With Q.Clear, the SUV values are slightly higher than with non-Q.Clear reconstructed images. It’s not a significant change, Dr. Howard says—an SUV of 2 might be 3 or 4 with Q.Clear—but it may be enough of a difference to indicate to the radiologist that the lesion is more aggressive. That, he says, is important, as it can change patient management.
The nodule size is also a consideration, as some studies have reported that PET is not as accurate in nodules less than 10 mm. However, Dr. Howard says these studies were performed on prior generation PET/CT scanners; he believes there is evidence to suggest that today’s more advanced systems may enable better characterization of smaller nodules.
“We would really like to optimize characterizing nodules between 6 and 9 mm,” Dr. Howard explains. Nodules below 5 mm are often seen incidentally on PET scans and are unlikely to be cancer unless the patient has a significant smoking history or a primary malignancy. The typical course of action is to follow these very small nodules (under 5 mm) over time.
Dr. Howard and his colleagues have also utilized Q.Static on solid pulmonary nodule workups. Q.Static is a motion management tool that can help eliminate motion artifacts in PET imaging. Motion can degrade the quality of the image and, therefore, the accuracy of the quantitation. This can be particularly important when examining nodules at the lung base near the diaphragm where motion blurring can lead to underestimation of the biologic nature of the nodules.
“If we can confidently say a nodule is negative, even with a small nodule, and the patient could be followed (with imaging) rather than undergo a biopsy, that would be a great benefit,” Dr. Howard says. “These procedures are not innocuous; many of these patients will have pneumothoraces after lung biopsy and some may require placement of a chest tube.”
While FDG-PET is inherently non-specific, Dr. Howard believes that it can help guide patient management.

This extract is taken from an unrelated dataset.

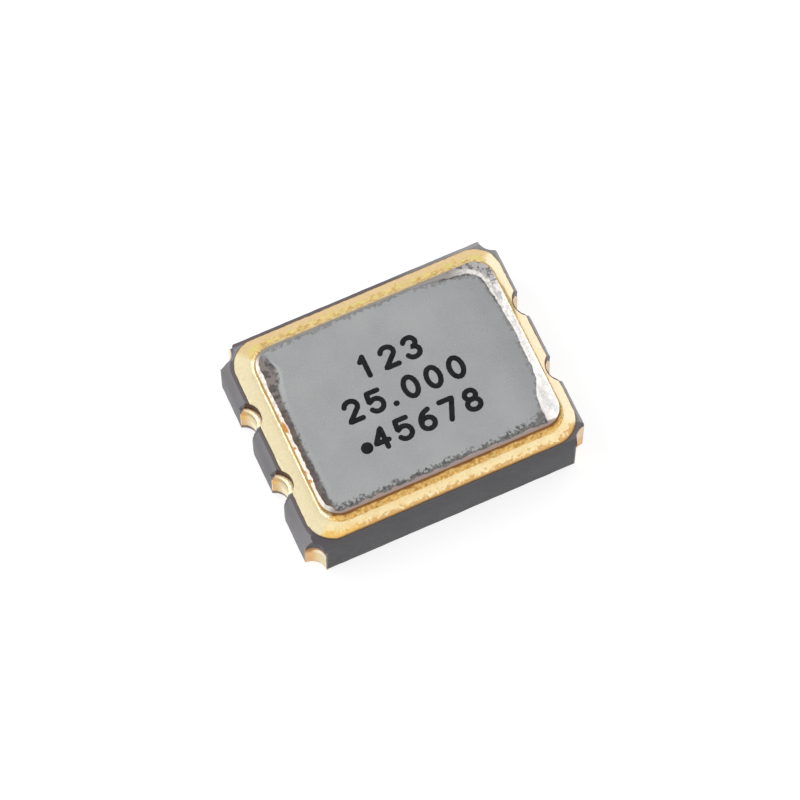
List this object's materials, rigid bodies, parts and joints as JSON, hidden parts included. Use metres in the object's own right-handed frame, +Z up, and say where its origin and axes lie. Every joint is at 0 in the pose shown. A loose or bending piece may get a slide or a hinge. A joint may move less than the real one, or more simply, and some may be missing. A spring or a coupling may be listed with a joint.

“FDG as a biomarker is powerful. I think when used with CT imaging, patient history, and risk factors it can help raise suspicions when appropriate. If we can reduce the equivocal results, then that would be very helpful.”
Looking forward, Dr. Howard would like to see the development of additional tracers for predictive imaging.

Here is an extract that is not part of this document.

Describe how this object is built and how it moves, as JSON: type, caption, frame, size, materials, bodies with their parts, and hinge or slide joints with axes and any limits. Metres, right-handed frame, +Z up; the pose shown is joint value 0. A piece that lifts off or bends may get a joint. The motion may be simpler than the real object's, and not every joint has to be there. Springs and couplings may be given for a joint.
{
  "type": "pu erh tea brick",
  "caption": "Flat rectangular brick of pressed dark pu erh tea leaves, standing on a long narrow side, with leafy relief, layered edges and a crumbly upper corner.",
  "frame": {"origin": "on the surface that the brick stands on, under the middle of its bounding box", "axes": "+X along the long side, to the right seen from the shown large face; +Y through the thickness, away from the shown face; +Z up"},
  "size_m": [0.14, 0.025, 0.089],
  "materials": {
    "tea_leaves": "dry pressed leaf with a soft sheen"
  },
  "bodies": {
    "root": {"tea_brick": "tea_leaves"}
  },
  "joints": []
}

“If we could image a receptor to see whether the tumor is expressing that receptor, we could determine whether or not the patient would benefit over the long term from a very expensive targeted immunologic or biologic agent. That’s a role where PET could have a real impact,” Dr. Howard says.
Figure 2. The Q.Clear reconstruction algorithm has the potential to provide the true metabolic activity of the lung nodule and a more accurate SUV value (in this case, SUVmax 2.8).
1. Nickson C, Mason KE, English DR, Kavanagh AM. Mammographic Screening and Breast Cancer Mortality: A Case-Control Study and Meta-analysis. Cancer Epidemiol Biomarkers Prev. 2012 Sep;21(9):1479-88. 2. Kwon W, Howard BA, Herndon JE, Patz Jr EF. FDG Uptake on Positron Emission Tomography Correlates with Survival and Time to Recurrence in Patients with Stage I Non-Small-Cell Lung Cancer. J Thorac Oncol. 2015;10: 897–902.